* START *
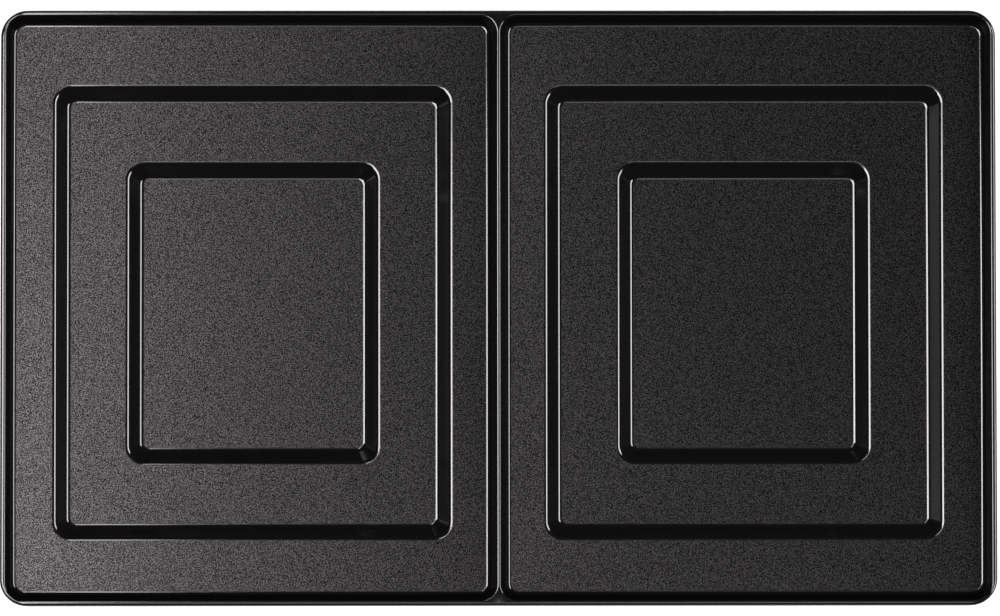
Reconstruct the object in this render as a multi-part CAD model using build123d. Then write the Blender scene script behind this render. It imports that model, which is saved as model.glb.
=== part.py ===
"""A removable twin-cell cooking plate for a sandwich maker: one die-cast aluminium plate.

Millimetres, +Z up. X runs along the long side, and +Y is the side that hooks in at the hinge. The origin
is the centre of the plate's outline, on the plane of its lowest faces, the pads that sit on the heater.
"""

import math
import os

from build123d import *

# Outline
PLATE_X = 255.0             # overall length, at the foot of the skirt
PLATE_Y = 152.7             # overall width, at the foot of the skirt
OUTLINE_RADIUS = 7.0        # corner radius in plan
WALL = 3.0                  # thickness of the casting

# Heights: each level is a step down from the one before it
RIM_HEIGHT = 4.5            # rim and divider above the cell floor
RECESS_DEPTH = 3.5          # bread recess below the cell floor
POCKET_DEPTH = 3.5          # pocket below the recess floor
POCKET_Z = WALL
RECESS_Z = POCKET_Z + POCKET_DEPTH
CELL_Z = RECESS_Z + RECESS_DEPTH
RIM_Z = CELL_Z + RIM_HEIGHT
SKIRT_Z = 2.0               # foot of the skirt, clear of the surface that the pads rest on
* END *
→ **REQUIREMENTS**
Each line from the start of the listing above through the line containing "from build123d import *" should be copied exactly, please, with no other lines added.

→ **WORKED SOLUTION**
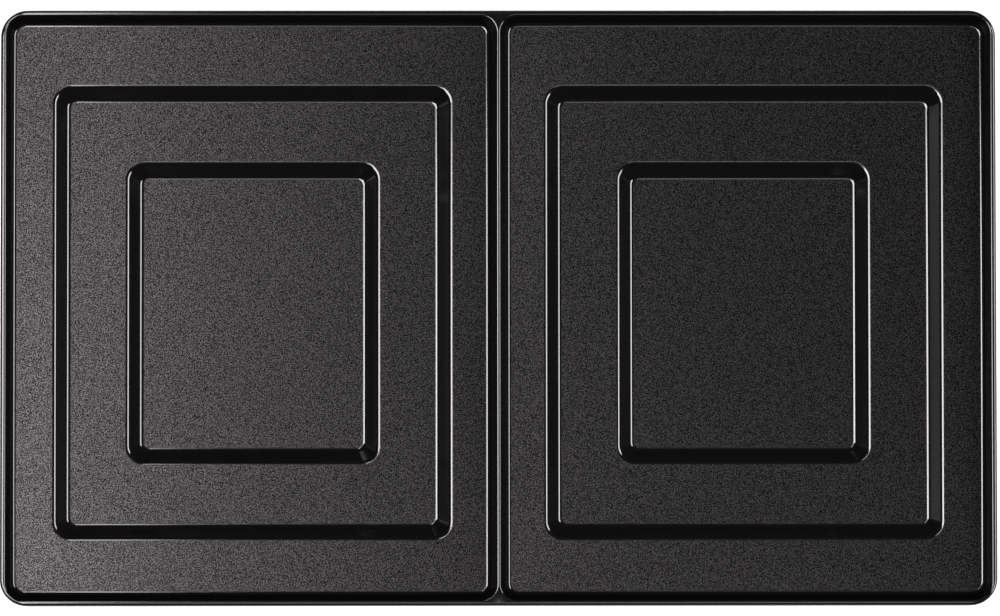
Reconstruct the object in this render as a multi-part CAD model using build123d. Then write the Blender scene script behind this render. It imports that model, which is saved as model.glb.
=== part.py ===
"""A removable twin-cell cooking plate for a sandwich maker: one die-cast aluminium plate.

Millimetres, +Z up. X runs along the long side, and +Y is the side that hooks in at the hinge. The origin
is the centre of the plate's outline, on the plane of its lowest faces, the pads that sit on the heater.
"""

import math
import os

from build123d import *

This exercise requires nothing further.